- **Exercise objective**: Write out the whole listing again, exactly as given.
* Begin *
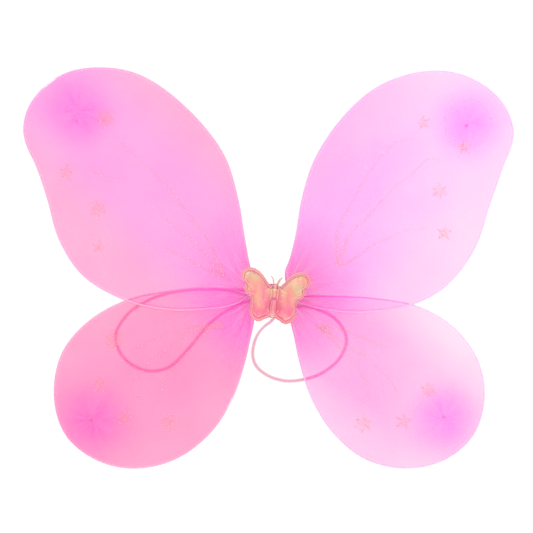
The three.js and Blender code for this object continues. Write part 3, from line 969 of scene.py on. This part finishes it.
class Butterfly:
    """The butterfly's own frame: across and up from its middle, forward from its back film's rear face."""

    def __init__(self):
        turn = math.radians(6)
        self.raised = math.radians(16)
        self.right = np.array([math.cos(turn), 0, -math.sin(turn)])
        self.up = np.array([math.sin(turn), 0, math.cos(turn)])
        self.origin = centre("butterfly_foam_body") + 1.7 * self.up + 0.1 * self.right
        self.origin[1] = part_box("butterfly_back_film")[1].y / MM
        outline = spline(HALF_BUTTERFLY, 300)
        run = np.linspace(0, 1, len(outline))
        turn = 2 * math.pi * run
        wavy = 0.16 * np.cos(62 * turn) + 0.14 * np.cos(27 * turn + 2 * np.sin(17 * run))
        wavy *= np.clip(np.minimum(run, 1 - run) * 30, 0, 1)
        self.outline = outline + wavy[:, None] * right_of(outline)
        self.outline[0, 0] = self.outline[-1, 0] = 0
        middle = np.linspace(self.outline[-1, 1], self.outline[0, 1], 64)[1:-1]
        self.loop = np.vstack([self.outline, np.column_stack([0 * middle, middle])])
        reaches, angles = polar(self.loop - PAD_CENTRE)
        order = np.argsort(angles)
        self.angles, self.reaches = angles[order], reaches[order]
        self.cloth = self.inflate()

    def inflate(self):
        """Blows one wing's film up as a cloth held at its seam and the body. Returns a grid of heights."""
        across, up = (np.arange(low, high, CLOTH_STEP) for low, high in zip(CLOTH_LOW, CLOTH_HIGH))
        flat = np.stack(np.meshgrid(across, up), axis=-1).reshape(-1, 2)
        held = (self.inset(flat) < BORDER) | ~within(flat, self.loop) | (flat[:, 0] < 3.2)
        uneven = np.array([0.25 + 0.1 * noise.noise((x, y, 4.0)) for x, y in flat])
        mesh = bpy.data.meshes.new("cloth")
        start = np.column_stack([flat, np.where(held, 0, uneven)])
        mesh.from_pydata((start * CLOTH_SCALE).tolist(), [], grid_faces(len(up), len(across)))
        piece = bpy.data.objects.new("cloth", mesh)
        bpy.context.scene.collection.objects.link(piece)
        pins = piece.vertex_groups.new(name="held")
        pins.add([int(k) for k in np.flatnonzero(held)], 1.0, "REPLACE")
        cloth = piece.modifiers.new("cloth", "CLOTH")
        cloth.point_cache.frame_end = CLOTH_FRAMES
        cloth.settings.vertex_group_mass = "held"
        for key, value in CLOTH.items():
            setattr(cloth.settings, key, value)
        cloth.settings.effector_weights.gravity = 0
        scene = bpy.context.scene
        first = scene.frame_current
        for number in range(1, CLOTH_FRAMES + 1):
            scene.frame_set(number)
        blown = piece.evaluated_get(bpy.context.evaluated_depsgraph_get()).data
        heights = np.array([v.co.z for v in blown.vertices]) / CLOTH_SCALE
        bpy.data.objects.remove(piece)
        bpy.data.meshes.remove(mesh)
        scene.frame_set(first)
        return heights.reshape(len(up), len(across))

    def to_world(self, across, up, forward):
        """World points in millimetres. Each wing leans forward from the middle."""
        a = np.abs(across)
        lean = smooth_step(a, 0, 5)
        x = np.sign(across) * (a * math.cos(self.raised) - forward * math.sin(self.raised) * lean)
        out = a * math.sin(self.raised) + forward * math.cos(self.raised)
        in_plane = x[:, None] * self.right + up[:, None] * self.up
        return self.origin + in_plane - out[:, None] * np.array([0, 1, 0])

    def share(self, p):
        """Distance from the pad's centre as a share of the way to the outline."""
        far, angle = polar(p - PAD_CENTRE)
        return far / np.interp(angle, self.angles, self.reaches, period=2 * math.pi)

    def inset(self, p):
        return edge_distance(p, self.outline)

    def front(self, p):
        """How far forward the front film lies at points of one half."""
        a, v = p[:, 0], p[:, 1]
        r, d = self.share(p), self.inset(p)
        base = 1.1 + 0.08 * np.sin(9 * polar(p - PAD_CENTRE)[1])
        fine = np.array([noise.noise((x / 3.2, y / 3.2, 8.1)) for x, y in p])
        broad = np.array([noise.noise((x / 8, y / 8, 1.3)) for x, y in p])
        blown = sample(self.cloth, CLOTH_LOW, CLOTH_STEP, p)
        rise = smooth_step(d, BORDER - 0.2, BORDER + 1.6) * smooth_step(a, 2.9, 4.6)
        pad = base + rise * (1.05 * blown + 0.35 * broad + 0.15 * fine)
        for notch in np.array(NOTCHES):
            inner = notch + 0.62 * (PAD_CENTRE + (0, 2) - notch)
            pad -= 1.1 * rise * bell(edge_distance(p, np.array([notch, inner])), 1.5)
        for line in SEAMS:
            pad -= 0.3 * bell(d - line, 0.4)
        foam_edge = 0.82
        foam = 0.7 + 4.8 * dome(r / foam_edge)
        pad = np.maximum(pad, np.where(r < foam_edge, foam + FILM + 0.15, 0))

        beyond = np.maximum(v - 9.5, 0) + np.maximum(-16.5 - v, 0)
        waist = bell(v - 0.3, 1.8)
        half = 3.5 + 0.25 * smooth_step(-v, 2, 10) - 0.55 * waist
        ridge = base + (5.4 - 0.35 * waist) * dome(np.hypot(a, beyond) / half)
        ridge -= 0.28 * bell(a - 1.5, 0.35) * smooth_step(-v, 1, 5) * smooth_step(v, -18, -14)
        flank = base + (2.2 + 1.5 * smooth_step(v, -6, 6)) * bell(a - 3.6, 2.1) * smooth_step(d, 1, 4)
        head = base + 4.8 * dome(np.hypot(a, v - 13.4) / 2.9)
        return np.max([pad, ridge + 0.12 * fine, flank + 0.12 * fine, head], axis=0)

    def marks(self, world):
        """What the film's colour follows: seams, pale lines that stand up beside them (painted highlights),
        flat border, relief (painted shade in creases, painted highlights on ridges) and the tack.
        """
        away = world - self.origin
        p = np.stack([np.abs(away @ self.right) / math.cos(self.raised), away @ self.up], axis=1)
        d = self.inset(p)
        around = [self.front(p + step) for step in ((0.8, 0), (-0.8, 0), (0, 0.8), (0, -0.8))]
        return {
            "seam": np.max([bell(d - line, 0.4) for line in SEAMS], axis=0),
            # Pale lines beside the seams, for painted highlights.
            "welt": np.max([bell(d - line, 0.45) for line in WELT_HIGHLIGHTS], axis=0),
            "border": 1 - smooth_step(d, BORDER - 0.8, BORDER + 0.3),
            # Height against the mean of its neighbours; the film paints shade in its creases and highlights
            # on its ridges from it.
            "relief": self.front(p) - np.mean(around, axis=0),
            "tack": bell(np.hypot(p[:, 0], p[:, 1] - 0.3), 2.0),
        }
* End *
- **Reply**:
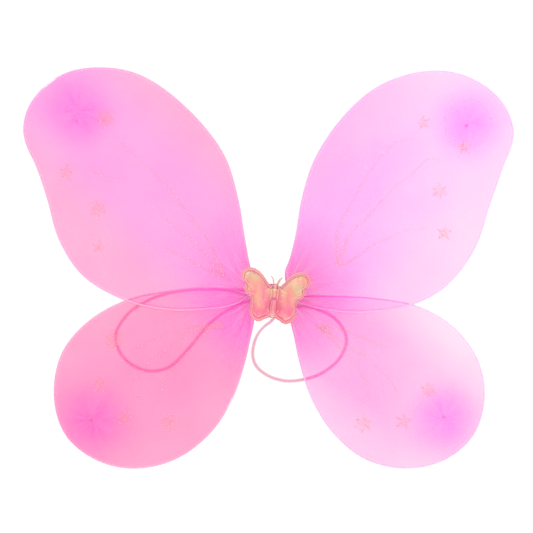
The three.js and Blender code for this object continues. Write part 3, from line 969 of scene.py on. This part finishes it.
class Butterfly:
    """The butterfly's own frame: across and up from its middle, forward from its back film's rear face."""

    def __init__(self):
        turn = math.radians(6)
        self.raised = math.radians(16)
        self.right = np.array([math.cos(turn), 0, -math.sin(turn)])
        self.up = np.array([math.sin(turn), 0, math.cos(turn)])
        self.origin = centre("butterfly_foam_body") + 1.7 * self.up + 0.1 * self.right
        self.origin[1] = part_box("butterfly_back_film")[1].y / MM
        outline = spline(HALF_BUTTERFLY, 300)
        run = np.linspace(0, 1, len(outline))
        turn = 2 * math.pi * run
        wavy = 0.16 * np.cos(62 * turn) + 0.14 * np.cos(27 * turn + 2 * np.sin(17 * run))
        wavy *= np.clip(np.minimum(run, 1 - run) * 30, 0, 1)
        self.outline = outline + wavy[:, None] * right_of(outline)
        self.outline[0, 0] = self.outline[-1, 0] = 0
        middle = np.linspace(self.outline[-1, 1], self.outline[0, 1], 64)[1:-1]
        self.loop = np.vstack([self.outline, np.column_stack([0 * middle, middle])])
        reaches, angles = polar(self.loop - PAD_CENTRE)
        order = np.argsort(angles)
        self.angles, self.reaches = angles[order], reaches[order]
        self.cloth = self.inflate()

    def inflate(self):
        """Blows one wing's film up as a cloth held at its seam and the body. Returns a grid of heights."""
        across, up = (np.arange(low, high, CLOTH_STEP) for low, high in zip(CLOTH_LOW, CLOTH_HIGH))
        flat = np.stack(np.meshgrid(across, up), axis=-1).reshape(-1, 2)
        held = (self.inset(flat) < BORDER) | ~within(flat, self.loop) | (flat[:, 0] < 3.2)
        uneven = np.array([0.25 + 0.1 * noise.noise((x, y, 4.0)) for x, y in flat])
        mesh = bpy.data.meshes.new("cloth")
        start = np.column_stack([flat, np.where(held, 0, uneven)])
        mesh.from_pydata((start * CLOTH_SCALE).tolist(), [], grid_faces(len(up), len(across)))
        piece = bpy.data.objects.new("cloth", mesh)
        bpy.context.scene.collection.objects.link(piece)
        pins = piece.vertex_groups.new(name="held")
        pins.add([int(k) for k in np.flatnonzero(held)], 1.0, "REPLACE")
        cloth = piece.modifiers.new("cloth", "CLOTH")
        cloth.point_cache.frame_end = CLOTH_FRAMES
        cloth.settings.vertex_group_mass = "held"
        for key, value in CLOTH.items():
            setattr(cloth.settings, key, value)
        cloth.settings.effector_weights.gravity = 0
        scene = bpy.context.scene
        first = scene.frame_current
        for number in range(1, CLOTH_FRAMES + 1):
            scene.frame_set(number)
        blown = piece.evaluated_get(bpy.context.evaluated_depsgraph_get()).data
        heights = np.array([v.co.z for v in blown.vertices]) / CLOTH_SCALE
        bpy.data.objects.remove(piece)
        bpy.data.meshes.remove(mesh)
        scene.frame_set(first)
        return heights.reshape(len(up), len(across))

    def to_world(self, across, up, forward):
        """World points in millimetres. Each wing leans forward from the middle."""
        a = np.abs(across)
        lean = smooth_step(a, 0, 5)
        x = np.sign(across) * (a * math.cos(self.raised) - forward * math.sin(self.raised) * lean)
        out = a * math.sin(self.raised) + forward * math.cos(self.raised)
        in_plane = x[:, None] * self.right + up[:, None] * self.up
        return self.origin + in_plane - out[:, None] * np.array([0, 1, 0])

    def share(self, p):
        """Distance from the pad's centre as a share of the way to the outline."""
        far, angle = polar(p - PAD_CENTRE)
        return far / np.interp(angle, self.angles, self.reaches, period=2 * math.pi)

    def inset(self, p):
        return edge_distance(p, self.outline)

    def front(self, p):
        """How far forward the front film lies at points of one half."""
        a, v = p[:, 0], p[:, 1]
        r, d = self.share(p), self.inset(p)
        base = 1.1 + 0.08 * np.sin(9 * polar(p - PAD_CENTRE)[1])
        fine = np.array([noise.noise((x / 3.2, y / 3.2, 8.1)) for x, y in p])
        broad = np.array([noise.noise((x / 8, y / 8, 1.3)) for x, y in p])
        blown = sample(self.cloth, CLOTH_LOW, CLOTH_STEP, p)
        rise = smooth_step(d, BORDER - 0.2, BORDER + 1.6) * smooth_step(a, 2.9, 4.6)
        pad = base + rise * (1.05 * blown + 0.35 * broad + 0.15 * fine)
        for notch in np.array(NOTCHES):
            inner = notch + 0.62 * (PAD_CENTRE + (0, 2) - notch)
            pad -= 1.1 * rise * bell(edge_distance(p, np.array([notch, inner])), 1.5)
        for line in SEAMS:
            pad -= 0.3 * bell(d - line, 0.4)
        foam_edge = 0.82
        foam = 0.7 + 4.8 * dome(r / foam_edge)
        pad = np.maximum(pad, np.where(r < foam_edge, foam + FILM + 0.15, 0))

        beyond = np.maximum(v - 9.5, 0) + np.maximum(-16.5 - v, 0)
        waist = bell(v - 0.3, 1.8)
        half = 3.5 + 0.25 * smooth_step(-v, 2, 10) - 0.55 * waist
        ridge = base + (5.4 - 0.35 * waist) * dome(np.hypot(a, beyond) / half)
        ridge -= 0.28 * bell(a - 1.5, 0.35) * smooth_step(-v, 1, 5) * smooth_step(v, -18, -14)
        flank = base + (2.2 + 1.5 * smooth_step(v, -6, 6)) * bell(a - 3.6, 2.1) * smooth_step(d, 1, 4)
        head = base + 4.8 * dome(np.hypot(a, v - 13.4) / 2.9)
        return np.max([pad, ridge + 0.12 * fine, flank + 0.12 * fine, head], axis=0)

    def marks(self, world):
        """What the film's colour follows: seams, pale lines that stand up beside them (painted highlights),
        flat border, relief (painted shade in creases, painted highlights on ridges) and the tack.
        """
        away = world - self.origin
        p = np.stack([np.abs(away @ self.right) / math.cos(self.raised), away @ self.up], axis=1)
        d = self.inset(p)
        around = [self.front(p + step) for step in ((0.8, 0), (-0.8, 0), (0, 0.8), (0, -0.8))]
        return {
            "seam": np.max([bell(d - line, 0.4) for line in SEAMS], axis=0),
            # Pale lines beside the seams, for painted highlights.
            "welt": np.max([bell(d - line, 0.45) for line in WELT_HIGHLIGHTS], axis=0),
            "border": 1 - smooth_step(d, BORDER - 0.8, BORDER + 0.3),
            # Height against the mean of its neighbours; the film paints shade in its creases and highlights
            # on its ridges from it.
            "relief": self.front(p) - np.mean(around, axis=0),
            "tack": bell(np.hypot(p[:, 0], p[:, 1] - 0.3), 2.0),
        }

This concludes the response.